-------- Data segment --------

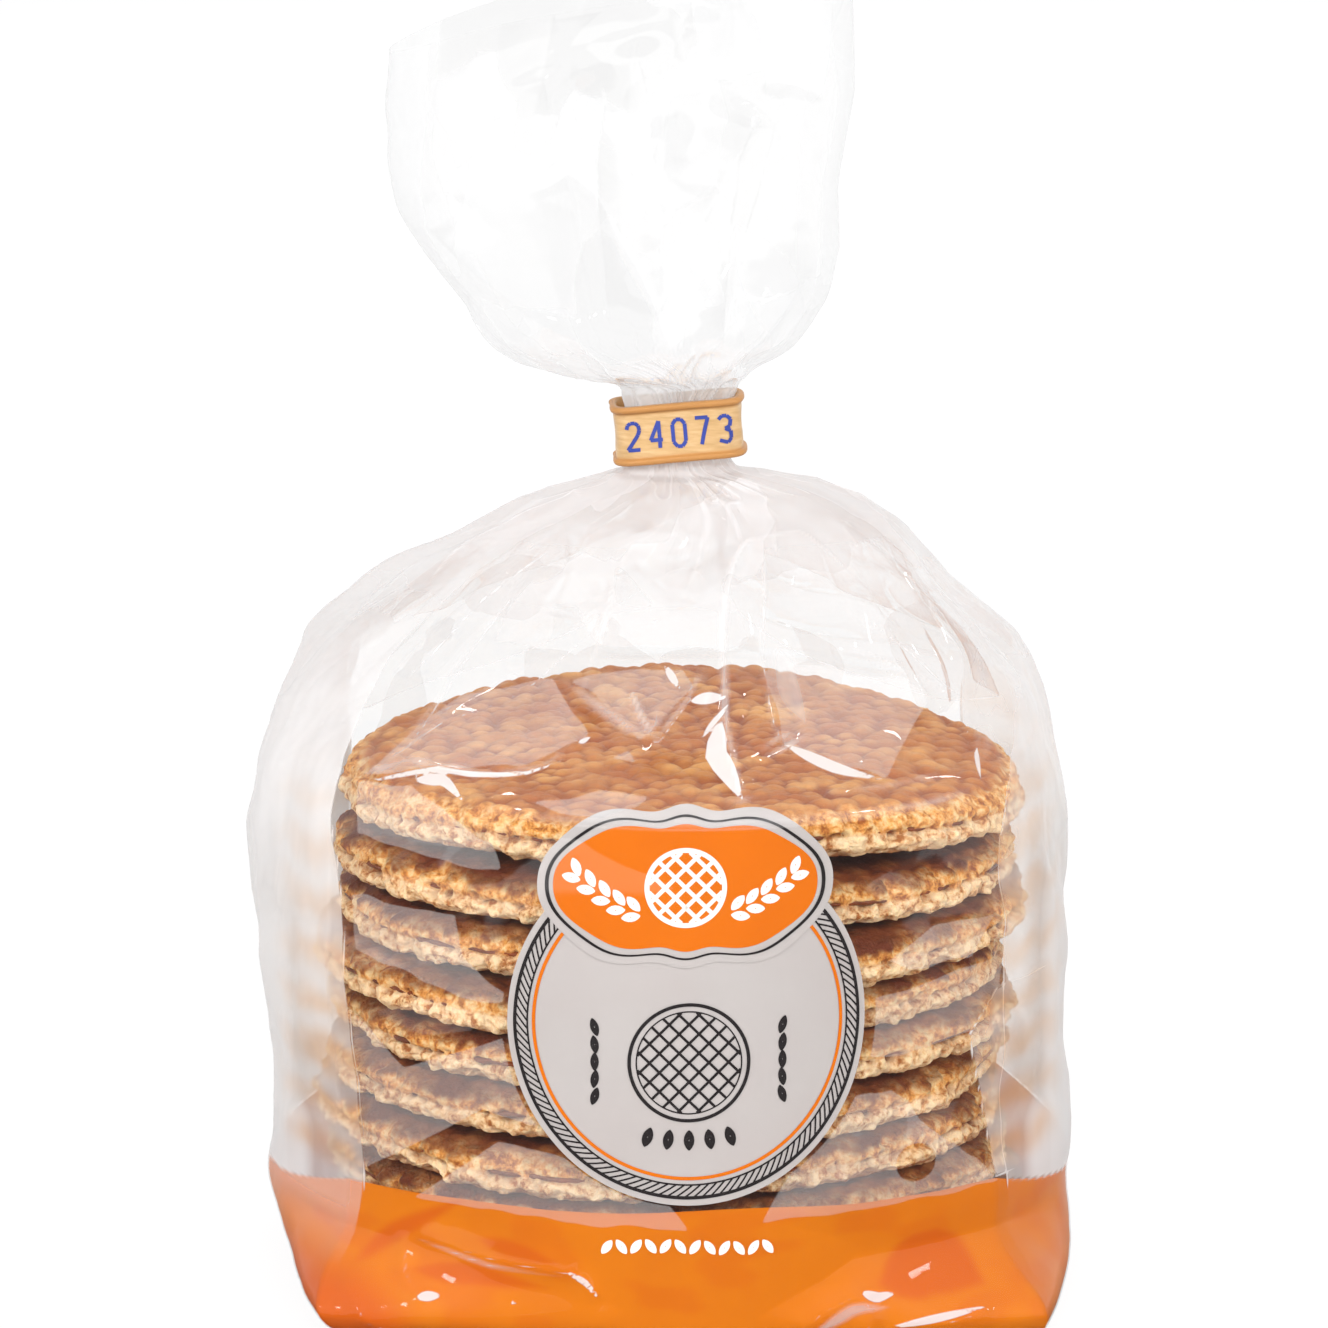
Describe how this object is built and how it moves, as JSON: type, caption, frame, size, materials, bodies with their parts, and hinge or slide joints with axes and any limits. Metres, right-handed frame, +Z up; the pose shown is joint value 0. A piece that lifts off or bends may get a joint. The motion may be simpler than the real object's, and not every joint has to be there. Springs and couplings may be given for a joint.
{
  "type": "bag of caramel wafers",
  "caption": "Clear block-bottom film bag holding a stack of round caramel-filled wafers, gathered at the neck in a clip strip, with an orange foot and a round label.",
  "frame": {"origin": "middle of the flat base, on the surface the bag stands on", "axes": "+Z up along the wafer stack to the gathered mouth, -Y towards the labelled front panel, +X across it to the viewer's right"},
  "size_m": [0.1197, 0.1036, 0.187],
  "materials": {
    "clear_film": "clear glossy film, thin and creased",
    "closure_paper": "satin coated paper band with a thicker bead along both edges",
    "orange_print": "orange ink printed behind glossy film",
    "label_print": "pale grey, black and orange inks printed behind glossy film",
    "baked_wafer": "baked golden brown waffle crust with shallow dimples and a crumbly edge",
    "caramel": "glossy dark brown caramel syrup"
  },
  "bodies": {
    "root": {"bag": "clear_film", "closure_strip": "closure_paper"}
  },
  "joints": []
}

--------

Goal. Please restate the whole listing word for word.

Final result.
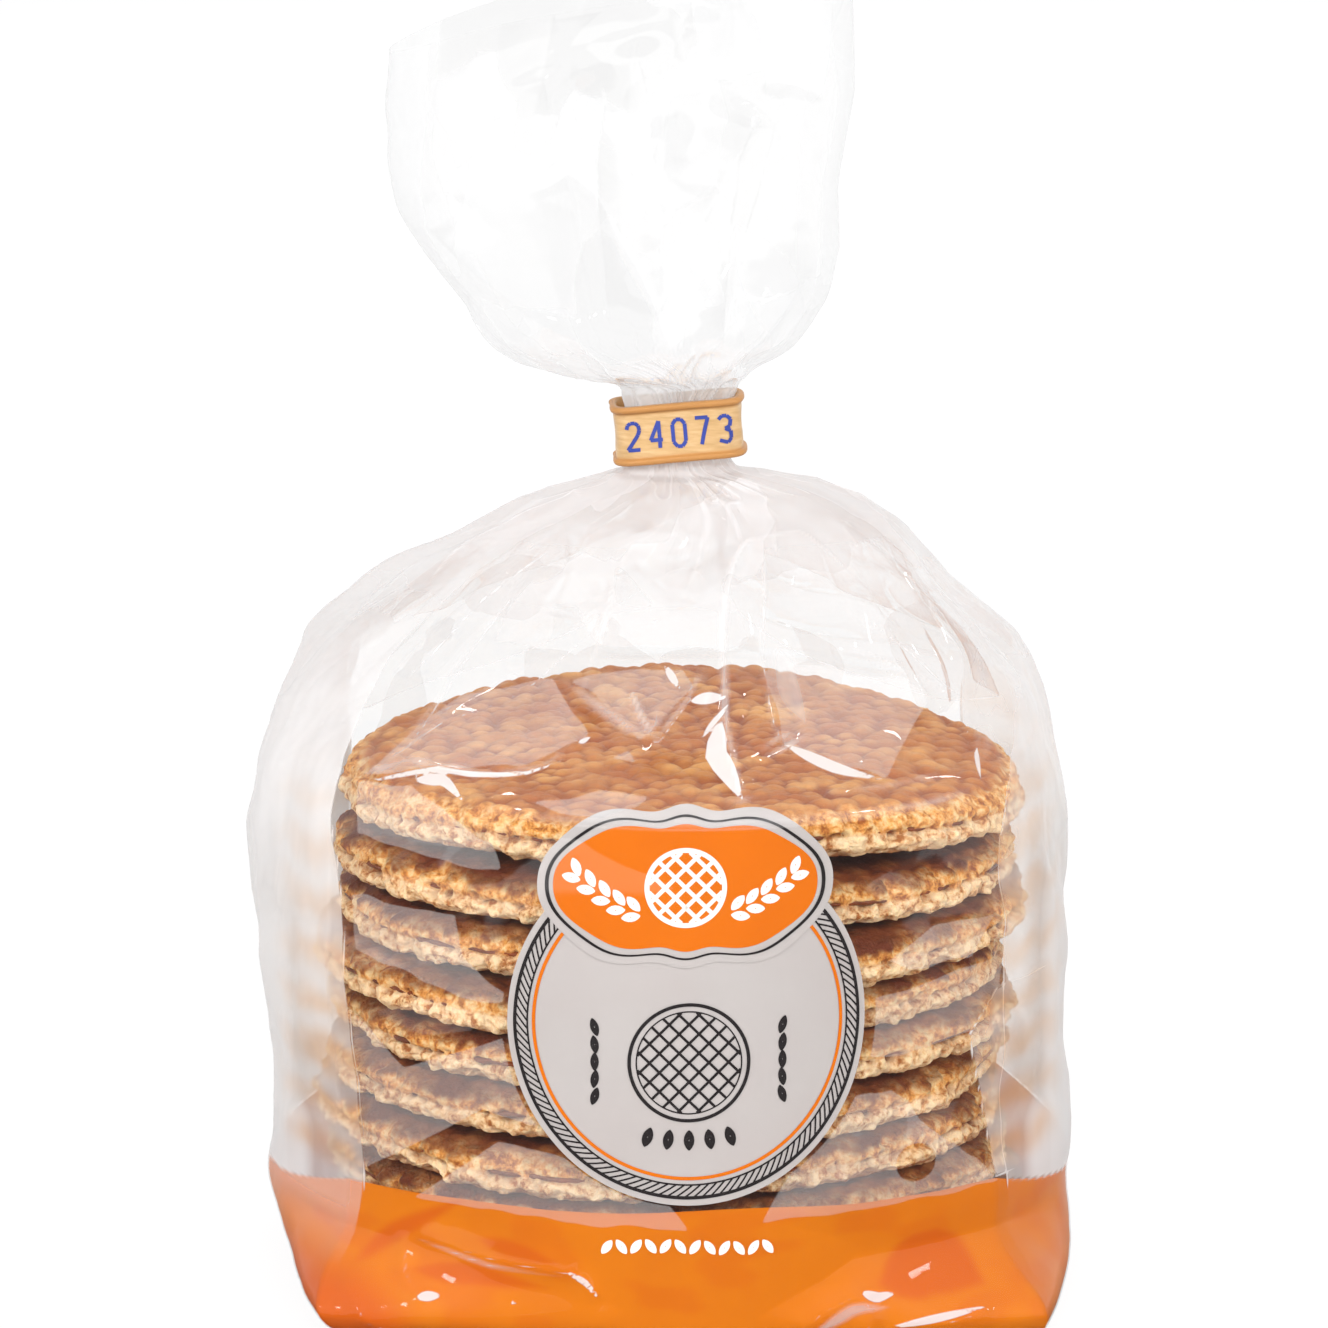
Describe how this object is built and how it moves, as JSON: type, caption, frame, size, materials, bodies with their parts, and hinge or slide joints with axes and any limits. Metres, right-handed frame, +Z up; the pose shown is joint value 0. A piece that lifts off or bends may get a joint. The motion may be simpler than the real object's, and not every joint has to be there. Springs and couplings may be given for a joint.
{
  "type": "bag of caramel wafers",
  "caption": "Clear block-bottom film bag holding a stack of round caramel-filled wafers, gathered at the neck in a clip strip, with an orange foot and a round label.",
  "frame": {"origin": "middle of the flat base, on the surface the bag stands on", "axes": "+Z up along the wafer stack to the gathered mouth, -Y towards the labelled front panel, +X across it to the viewer's right"},
  "size_m": [0.1197, 0.1036, 0.187],
  "materials": {
    "clear_film": "clear glossy film, thin and creased",
    "closure_paper": "satin coated paper band with a thicker bead along both edges",
    "orange_print": "orange ink printed behind glossy film",
    "label_print": "pale grey, black and orange inks printed behind glossy film",
    "baked_wafer": "baked golden brown waffle crust with shallow dimples and a crumbly edge",
    "caramel": "glossy dark brown caramel syrup"
  },
  "bodies": {
    "root": {"bag": "clear_film", "closure_strip": "closure_paper"}
  },
  "joints": []
}